I have a couple of projects with different release cycles sitting in my svn repository. Releases are created by using the classic tags structure in svn. When there are bugs to fix in releases a branch is created from a tag, the bug is fixed and then merged from there into trunk.

Now, for multiple reasons, I want to switch from svn to mercurial with a central push site.

Question: Which is the best way in mercurial to organize multiple projects that share little code between them? Should I create multiple push sites, one for each project?

Please include in the answer a description on how to recreate my release-tag, bugfix branch, ... with your prefered version of repository design.

Edit: I would like to install as little extensions as possible.

Edit2:

Given this svn layout:

.
|-- project-a
|   |-- branches
|   |   |-- 1.x
|   |   `-- feature-1
|   |-- tags
|   `-- trunk
`-- project-b
    |-- branches
    |-- tags
    |   |-- 1.0
    |   `-- 1.1
    `-- trunk

(thanks @bendin! :) )

Is it better to work with multiple hg push repositories

project_a-trunk
project_a-1.x
project_a-feature-1
project_b-trunk

for the branches. Tags are folded into the appropriate branch.

Or would you rather go with two push repositories in this example

project_a
project_b

with named branches and therefore multiple heads within one repo.

The advantage I see with the multiple heads repos is that I don't have to go hunt for a tag in multiple repos. The disadvantage I see is that the hg book seems to discourage multiple head repos. What would/do you do?

+1  A: 

I think that you want to try the mercurial forest extension

dfa
+6  A: 

Some subversion repositories will group logically unrelated things (i.e. projects with different version numbers and release cycles) under one trunk:

.
|-- branches
|   |-- project-a-1.x
|   `-- project-a-feature-1
|-- tags
|   |-- project-a-1.0
|   |-- project-b-1.0
|   `-- project-b-1.1
`-- trunk
    |-- project-a
    `-- project-b

This kind of layout has no direct analog in mercurial.
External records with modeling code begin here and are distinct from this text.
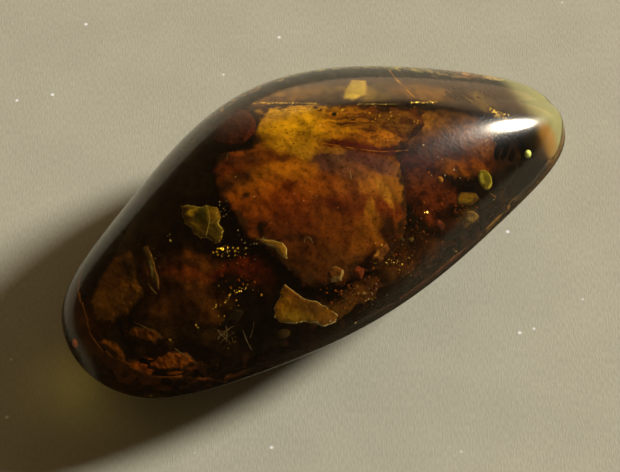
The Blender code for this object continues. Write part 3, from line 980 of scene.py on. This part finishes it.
def crumb_model(subdivisions):
    """One crumb: a ball with its corners pulled about."""
    bpy.ops.object.select_all(action="DESELECT")
    bpy.ops.mesh.primitive_ico_sphere_add(subdivisions=subdivisions, radius=1.0)
    model = bpy.context.object
    bpy.ops.object.mode_set(mode="EDIT")
    bpy.ops.mesh.select_all(action="SELECT")
    bpy.ops.transform.vertex_random(offset=0.28, seed=3)
    bpy.ops.object.mode_set(mode="OBJECT")
    return model


def scattered(name, model, placings):
    """Copies of one model at each placing, a place, three sizes and a turn, joined to one piece."""
    corners = np.array([corner.co for corner in model.data.vertices])
    faces = np.array([face.vertices[:] for face in model.data.polygons])
    all_corners, all_faces = [], []
    for number, (place, sizes, turn) in enumerate(placings):
        rotation = np.array(turn.to_matrix())
        all_corners.append(((corners * sizes) @ rotation.T + np.array(place)) * MM)
        all_faces.append(faces + number * len(corners))
    mesh = bpy.data.meshes.new(name)
    mesh.from_pydata(np.concatenate(all_corners).tolist(), [], np.concatenate(all_faces).tolist())
    piece = bpy.data.objects.new(name, mesh)
    bpy.context.collection.objects.link(piece)
    bpy.data.objects.remove(model)
    print(name, len(placings), "pieces,", len(mesh.polygons), "faces")
    return piece


def turned_to(way, spread):
    """A turn that lays a flat crumb square to a direction, give or take the spread."""
    wander = Vector([draw.gauss(0.0, spread) for _ in range(3)])
    return (way + wander).normalized().to_track_quat("Z", "Y")


def any_turn():
    return turned_to(Vector((0.0, 0.0, 0.0)), 1.0)


def plain_finish(name, paint, other_paint, place, roughness=0.5):
    """A finish whose colour wanders between two paints from crumb to crumb."""
    material, tree, shader = new_finish(name, roughness)
    share = ranged(tree, grain(tree, place_in_mm(tree), PAINT_GRAIN, detail=2.0).outputs["Fac"], 0.40, 0.60)
    mixed = laid_over(tree, seen_as(paint, place), seen_as(other_paint, place), share)
    tree.links.new(mixed, shader.inputs["Base Color"])
    return material


# %% [markdown]
# ## The crust along the rims, with painted shade
# Seen through its steep sides, the pebble is dark, with a thin strip of brown, orange and olive along the far
# rim. What lies there can't be made out, and clear resin alone would let the lit floor through. So the lower
# half is lined with a dark crust a little inside the skin, which is bark dust and also painted shade over
# the floor under the pebble. It is a bowl, made as the skin is from a ball that stays open at the top, then
# thickened. Its upper edge wanders, and the pointed end stays free.

# %% Crust
CRUST_SEGMENTS, CRUST_RINGS = 240, 160
CRUST_SHARE = 0.955
CRUST_THICKNESS = 0.3
CRUST_END = 0.87
CRUST_TOP, CRUST_WANDER = 0.14, 0.06
CRUST_END_RISE, CRUST_RISE_FROM = 0.5, 0.6
CRUST_WAVES = (3.0, 7.0, 16.0)
NEAR_STRENGTH, FAR_STRENGTH = 0.45, 0.20
# Near side and round end: the near-black paints are painted shade over the floor under the pebble.
CRUST_AND_SHADE_NEAR = (
    (-30.0, (10, 5, 2)), (-24.0, (50, 22, 3)), (-19.0, (56, 24, 3)), (-15.0, (10, 6, 2)),
    (-4.0, (12, 8, 4)), (4.0, (38, 17, 5)), (12.0, (48, 23, 7)), (17.0, (80, 50, 9)),
    (20.0, (26, 17, 5)), (24.0, (18, 13, 6)), (26.0, (84, 50, 10)),
)
CRUST_FAR = (
    (-22.0, (8, 4, 2)), (-14.0, (26, 14, 5)), (-6.0, (62, 34, 11)), (0.0, (96, 60, 22)),
    (8.0, (104, 86, 38)), (15.0, (124, 100, 34)), (19.0, (80, 58, 26)), (22.0, (118, 72, 24)),
    (25.0, (140, 110, 52)),
)
CRUST_TURN = (-1.0, 3.5)


def crust_height(turn, along):
    """How far up the ball the crust reaches, round the pebble."""
    wander = sum(math.sin(waves * turn + waves) for waves in CRUST_WAVES) / len(CRUST_WAVES)
    return CRUST_TOP + CRUST_WANDER * wander + CRUST_END_RISE * max(0.0, -along - CRUST_RISE_FROM)


def past_crust(place):
    """Whether a place on the ball lies above the crust's upper edge or beyond its end."""
    top = crust_height(math.atan2(place.y, place.x), place.x)
    return place.z > top or place.x > CRUST_END + 0.5 * (top - CRUST_TOP)


def add_crust_and_shade():
    """The open bowl, thickened inwards."""
    bpy.ops.object.select_all(action="DESELECT")
    bpy.ops.mesh.primitive_uv_sphere_add(segments=CRUST_SEGMENTS, ring_count=CRUST_RINGS, radius=1.0)
    crust_and_shade = bpy.context.object
    crust_and_shade.name = "rim_crust_and_shade"
    bpy.ops.object.mode_set(mode="EDIT")
    bpy.ops.mesh.select_mode(type="VERT")
    bpy.ops.mesh.select_all(action="DESELECT")
    bpy.ops.object.mode_set(mode="OBJECT")
    for corner in crust_and_shade.data.vertices:
        corner.select = past_crust(corner.co)
    bpy.ops.object.mode_set(mode="EDIT")
    bpy.ops.mesh.delete(type="VERT")
    bpy.ops.object.mode_set(mode="OBJECT")
    ball = np.array([corner.co for corner in crust_and_shade.data.vertices])
    places = skin_places(ball)
    middle = np.array([0.0, 0.0, GIRDLE_HEIGHT * MM])
    places = middle + (places - middle) * CRUST_SHARE
    crust_and_shade.data.vertices.foreach_set("co", places.ravel())
    crust_and_shade.data.update()
    thicken = crust_and_shade.modifiers.new("thicken", "SOLIDIFY")
    thicken.thickness = CRUST_THICKNESS * MM
    apply_all(crust_and_shade)
    bpy.ops.object.shade_smooth()
    return crust_and_shade


def along_stops(tree, place, stops, strength):
    """A paint that changes along the pebble from stop to stop."""
    split = tree.nodes.new("ShaderNodeSeparateXYZ")
    tree.links.new(place, split.inputs[0])
    ground = shown_as(stops[0][1], strength)
    for (start, _), (stop, paint) in zip(stops, stops[1:]):
        share = ranged(tree, split.outputs["X"], start, stop)
        ground = laid_over(tree, ground, shown_as(paint, strength), share)
    return ground, split.outputs["Y"]


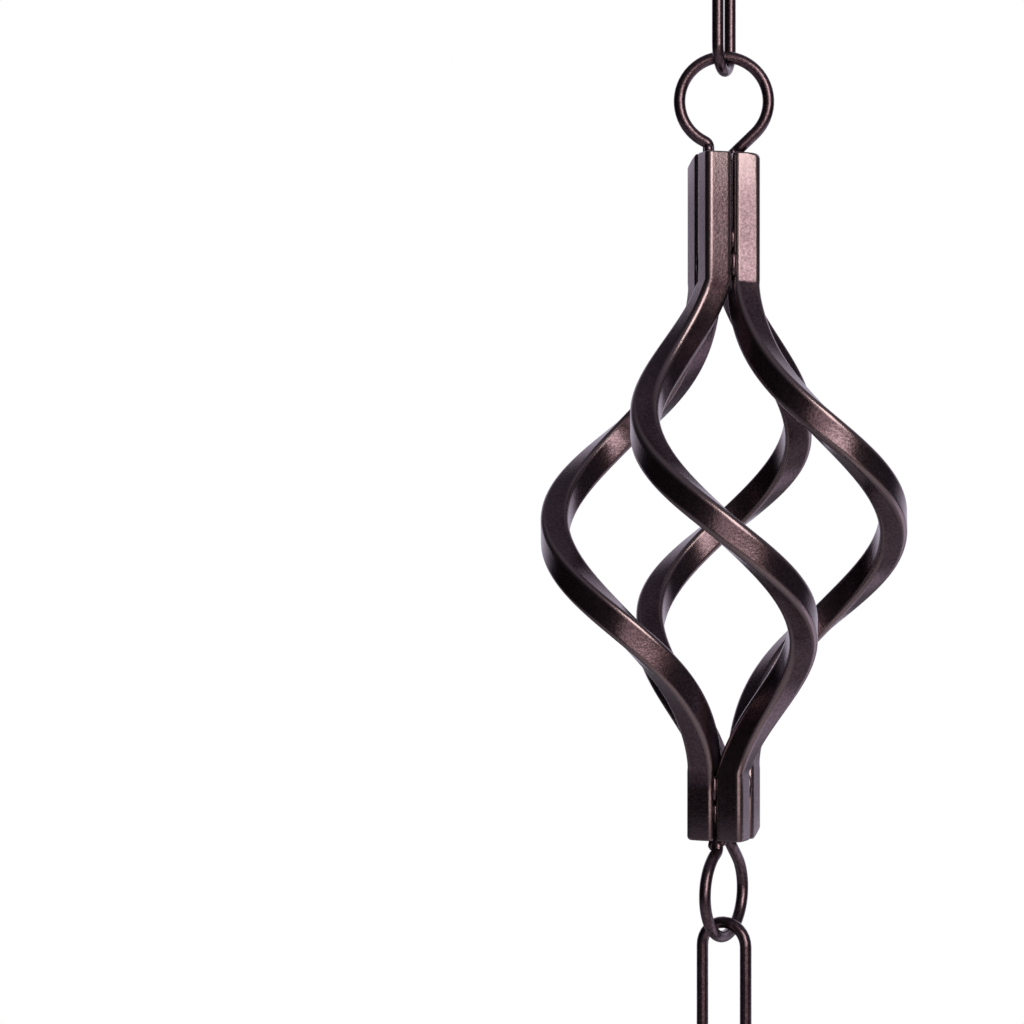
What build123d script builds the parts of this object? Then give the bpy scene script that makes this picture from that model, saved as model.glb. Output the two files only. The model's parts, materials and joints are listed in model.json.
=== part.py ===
from build123d import *
import math
import os

# Rain chain: a round-wire S hook, thirteen square-bar twisted cages joined by pairs of wire links,
# and a slim turned drop on a ring. It hangs down -Z from the top of the hook's inside, at the origin.
# Front is -Y. Sizes are millimetres, angles are degrees, azimuths run anticlockwise from +X.

# Whole chain
CAGE_COUNT = 13
SEAT_GAP = 0.3  # air between a hung piece and the wire that carries it
EVEN_CAGE_AZIMUTH = 0.0
ODD_CAGE_AZIMUTH = 45.0

# Square bars of a cage
CAGE_WIDTH = 49.8  # 1.96 in over the widest part of the bars
BARS_PER_CAGE = 4
BAR = 3.8  # side of the square bar
BAR_GAP = 0.4  # between neighbouring bars in a neck
LONG_NECK = 17.3
SHORT_NECK = 9.3
BASKET_LENGTH = 66.4  # from neck to neck
END_CHAMFER = 0.8  # ground off the outer corners of the bars' ends
BULGE_POWER = 1.7  # how full the basket is: the power of a half sine wave
SWING = 98.6  # angle of half a bar round the axis, if it ran on evenly to the neck
NECK_SWING = 24.2  # angle that is left of it where the bar joins the neck
SWING_POWER = 4.2  # how late the bar swings back to the neck
SECTION_TURN = 135.0  # turn of the square section from the middle to a neck
SECTION_POWER = 1.4  # how late the section turns
BASKET_SPANS = 16  # between the sections along a bar
SLOPE_STEP = 0.01  # part of half a basket that a bar's direction is taken over

# Wire eyes welded to the necks
EYE_WIRE = 1.6
EYE_OUTER = 13.7
EYE_REACH = 14.1  # from the neck's end to the far side of the eye
EYE_LEGS = 3.7  # between the centres of the two legs
EYE_BEND = 1.2  # inner corner between the ring and a leg, to the wire's centre
EYE_SKEW = 65.0  # turn of the short neck's eye from the long neck's eye

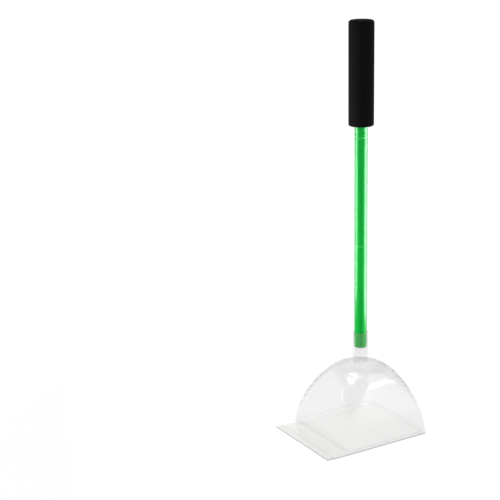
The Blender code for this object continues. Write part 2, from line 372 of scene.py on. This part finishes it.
def make_grip():
    """The foam sleeve: a closed bore, a soft foot, a straight wall, a rolled shoulder, a low crown."""
    low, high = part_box("grip")
    outer = (high.x - low.x) / 2
    bore = tube_radius + PUSH_CLEARANCE
    foot, top = low.z, high.z
    rings = [circle(bore, top - GRIP_CAP), circle(bore, foot)]
    for i in range(FILLET_STEPS + 1):
        angle = QUARTER_TURN * i / FILLET_STEPS
        radius = outer - GRIP_FOOT_FILLET * (1 - math.sin(angle))
        rings.append(circle(radius, foot + GRIP_FOOT_FILLET * (1 - math.cos(angle))))
    shoulder = top - GRIP_CROWN - GRIP_TOP_FILLET
    start = foot + GRIP_FOOT_FILLET
    for i in range(1, GRIP_ROWS):
        rings.append(circle(outer, start + (shoulder - start) * i / GRIP_ROWS))
    flat = outer - GRIP_TOP_FILLET
    for i in range(FILLET_STEPS + 1):
        angle = QUARTER_TURN * i / FILLET_STEPS
        radius = flat + GRIP_TOP_FILLET * math.cos(angle)
        rings.append(circle(radius, shoulder + GRIP_TOP_FILLET * math.sin(angle)))
    for i in range(1, FILLET_STEPS):
        share = i / FILLET_STEPS
        rings.append(circle(flat * (1 - share), top - GRIP_CROWN * (1 - share) ** 2))
    return skin("foam_grip", rings)


# Nodes of materials and world


def new_material(name):
    """A new material with its nodes, its links and its shader."""
    material = bpy.data.materials.new(name)
    material.use_nodes = True
    nodes = material.node_tree.nodes
    return material, nodes, material.node_tree.links, nodes["Principled BSDF"]


def object_noise(nodes, links, scale, detail, stretch=(1, 1, 1)):
    """Noise in the piece's own coordinates, drawn out along an axis by stretch."""
    coordinates = nodes.new("ShaderNodeTexCoord")
    mapping = nodes.new("ShaderNodeMapping")
    mapping.inputs["Scale"].default_value = stretch
    noise = nodes.new("ShaderNodeTexNoise")
    noise.inputs["Scale"].default_value = scale
    noise.inputs["Detail"].default_value = detail
    links.new(coordinates.outputs["Object"], mapping.inputs["Vector"])
    links.new(mapping.outputs["Vector"], noise.inputs["Vector"])
    return noise.outputs["Fac"]


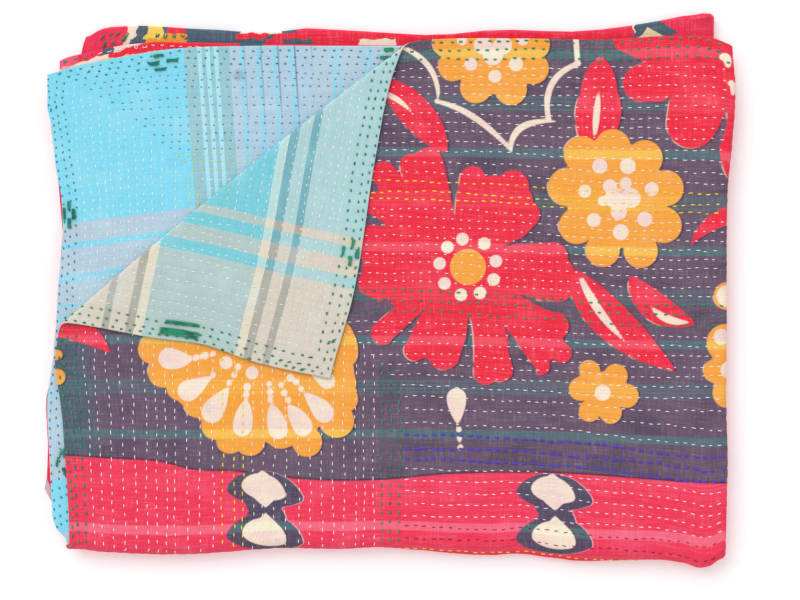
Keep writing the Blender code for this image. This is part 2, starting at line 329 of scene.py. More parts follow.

Each project which has its own release cycle and own version numbers should have its own repository.

Some subversion repositories are structured to do this by giving each project its own trunk, tags and branches:

.
|-- project-a
|   |-- branches
|   |   |-- 1.x
|   |   `-- feature-1
|   |-- tags
|   `-- trunk
`-- project-b
    |-- branches
    |-- tags
    |   |-- 1.0
    |   `-- 1.1
    `-- trunk

You can think of each project as a logical repository within your physical subversion repository. Each project has its own trunk, tags and branches. This also has the benefit that you can keep tag and branch names shorter because you already know which project they belong to.

This layout is also trivial to express with a tool like mercurial. Each "project" becomes a mercurial repository. Tags and branches within that repository are tags and branches of that project.

bendin
Cool. I have the second layout. So what you are saying is that I should create multiple hg repos?
Tobias Hertkorn
Yes. Create one mercurial repository per project.
bendin
+3  A: 

Like bendin says, you should create multiple repositories, one for each independent project as a start.

Mercurial commits are made an a repository-wide level and you cannot checkout just a single subdirectory. This is unlike Subversion which allows you to make in-consistent commits by commiting only some files, but then it also allows you to checkout just a single subdirectory.

When you make a release you will typically add a tag to your Mercurial repository (hg tag). You can freely decide if you want to keep a bugfix repository around for each release, of if you want to create them when needed the first time. The trick is that

% hg clone -r 1.0 project-a project-a-1.0.x

can be used to create a repository project-a-1.0.x which only has the history up to the tag 1.0. You can then fix the bug in project-a-1.0.x and push it back to project-a. Further bugfixes can be made in the project-a-1.0.x repository.